The outcome? The UK has developed a rich ecosystem of tech incubation and market focus wrapped up in clear regulation and boundaries. It’s not the Wild West and it’s not a paralysing nightmare of red tape. It’s a feisty cocktail of regulation, fintech, consumer interests and market forces, undamaged by politics or (so far) regressive interest groups.
In the UK, the yin of regulation and the yang of competition have achieved a harmonising balance that gives the country advantages over the rest of the world. Here’s why:
Open banking in the UK went further than PSD2. In defining a single API standard and making it legally compulsory for the nine largest banks, it simplified entry to the market. Developers knew what they had to play with and could create at scale.
The clear, co-developed regulations bring a welcome shot of trust into the market. This has given confidence not only to developers but also to consumers, who, with no legal parameters, might fight shy of making their financial information available. With regulation comes trust, and the parameters to be creative.
For example, third party providers (TPPs) are encouraged by the FCA to get registered as an Account Information Service Provider (AISP) and to utilise the ‘agent model’. This model allows AISPs to work with smaller fintechs that have limited resources and give them an opportunity to piggyback on the licence of the TPP as they await to be licensed themselves. Together, this means that the UK accounts for nearly 50% of all TPPs in Europe, without counting the businesses operating under agents.
Most importantly, the Open Banking Implementation Entity — an organisation funded by the CMA9 to facilitate the development of Open API Standards — plays an important role in onboarding and supporting the ecosystem of TPPs. This type of organisation is unique in the UK and allows TPPs to overcome challenges much quicker than in other European countries.
In the UK, the open banking evolution has been consumer-focused and tech-lead, instead of mostly being driven by the banks. Rafa suggests, ‘with more people involved and more voices at the table, there is better governance to design standards. The impetus isn’t just coming from one corner and being pushed through. In the rest of Europe, the industry body had an agenda of its own. Here in the UK, different groups came together to define the standards.’
Ever since the CMA mandated the UK’s nine largest banks to open up the market, the barriers to entry have lowered. This has allowed the little fintech guys and gals to jump into the market and innovate until their eyes pop out. The journey has always been a shared one.
The UK is well placed to continue evolving open banking. With solid tech and regulatory foundations, developers can continue to take advantage of consumer demand, driven by the new markets facilitated by COVID-19.

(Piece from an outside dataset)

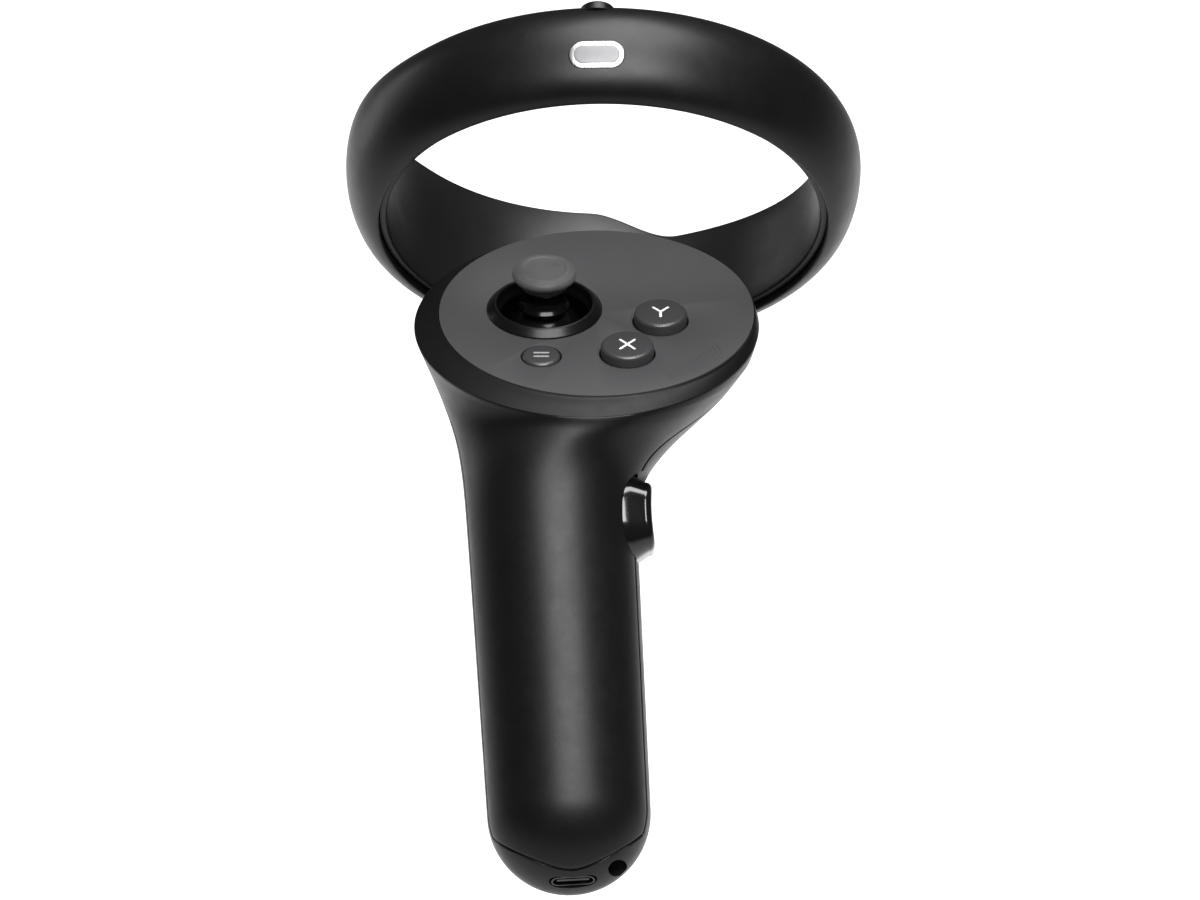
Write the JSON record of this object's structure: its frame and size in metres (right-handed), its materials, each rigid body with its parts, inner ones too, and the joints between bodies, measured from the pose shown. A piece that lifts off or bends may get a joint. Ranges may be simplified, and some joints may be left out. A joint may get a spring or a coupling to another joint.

‘This doesn’t mean we can be complacent,’ says Rafa. ‘The open banking landscape is always open to change. We need to be vigilant, especially at points of transition, as highlighted by the CMA’s recent consultation on the future governance of our sector.’
If the UK wants to continue its success in open banking, it should keep hold of what’s made things work so far – and that’s regulation, simplicity, and everyone working together.